<285>

193. DE L'ÉLECTRICE MARIE-ANTONIE DE SAXE.

Dresde, 1er janvier 1776.



Sire,

De toutes les agréables lettres dont Votre Majesté m'honore, aucune ne m'a été plus précieuse que celle par laquelle vous avez bien voulu me rassurer sur l'état de votre santé.b Il me restait néanmoins des inquiétudes que l'appréhension publique semblait justifier. Votre bien-être, Sire, est attaché par tant de liens à celui de l'Europe, c'est un centre auquel aboutissent tant de rayons de la félicité publique, que, dès que ce centre a reçu la plus légère atteinte, le frémissement se communique à l'univers. Il n'était nulle part davantage que dans mon cœur; mais votre ministre me rassure. Ce qui nous alarmait n'était que cette malheureuse goutte qui déjà m'a causé tant d'inquiétude. Puisse-t-elle ne vous avoir attaqué si vivement cette fois que pour ne plus revenir! Elle me coûte assez cher, puisque, en me faisant trembler pour Frédéric, elle m'a encore privée du bonheur sublime de le revoir, bonheur que, sans elle, j'aurais pu espérer.

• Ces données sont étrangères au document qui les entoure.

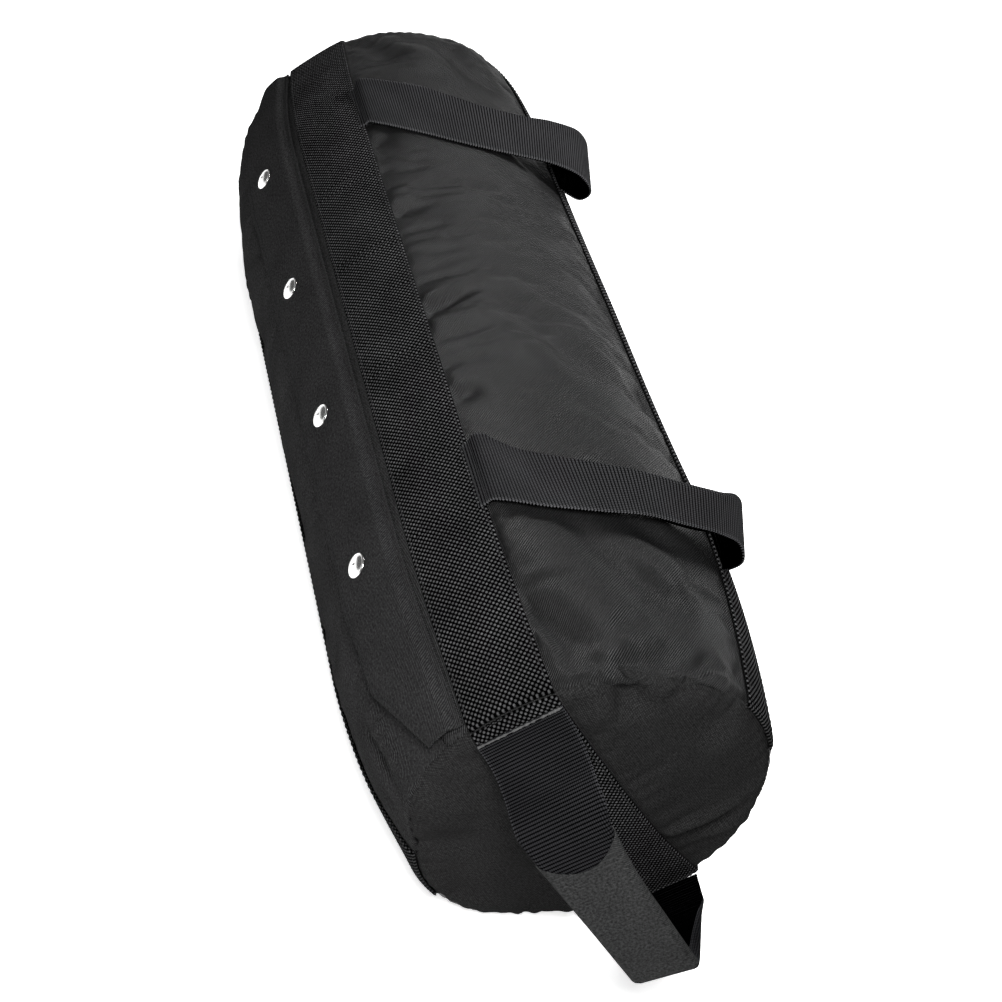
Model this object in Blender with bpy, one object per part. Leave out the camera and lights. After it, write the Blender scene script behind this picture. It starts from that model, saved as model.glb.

Recevez, Sire, mes remercîments de me l'avoir destiné; c'est un si grand bien, que cette destination aurait de quoi flatter mon ambition, s'il ne s'agissait ici d'un sentiment bien plus intime. Au lieu d'un voyage si brillant, je vais m'acheminer modestement vers Deux-Ponts, où l'on m'a invitée, pour assister ma fille à sa délivrance prochaine. Je compte partir le 3, et revenir ici le plus tôt que je pourrai me dégager. On m'y désire beaucoup, et il est si doux d'être au milieu du cercle des siens et plus près de Frédéric! Mais de près ou de loin, Sire, les vœux pour laa prompte convalescence de V. M. seront toujours les vœux les plus chers de mon âme. Puissent-ils être accomplis!

Je suis avec la plus haute estime et avec une admiration qui ne finira qu'avec mes jours, etc.


b Cette lettre est perdue.

a Les mots pour la sont omis dans l'autographe.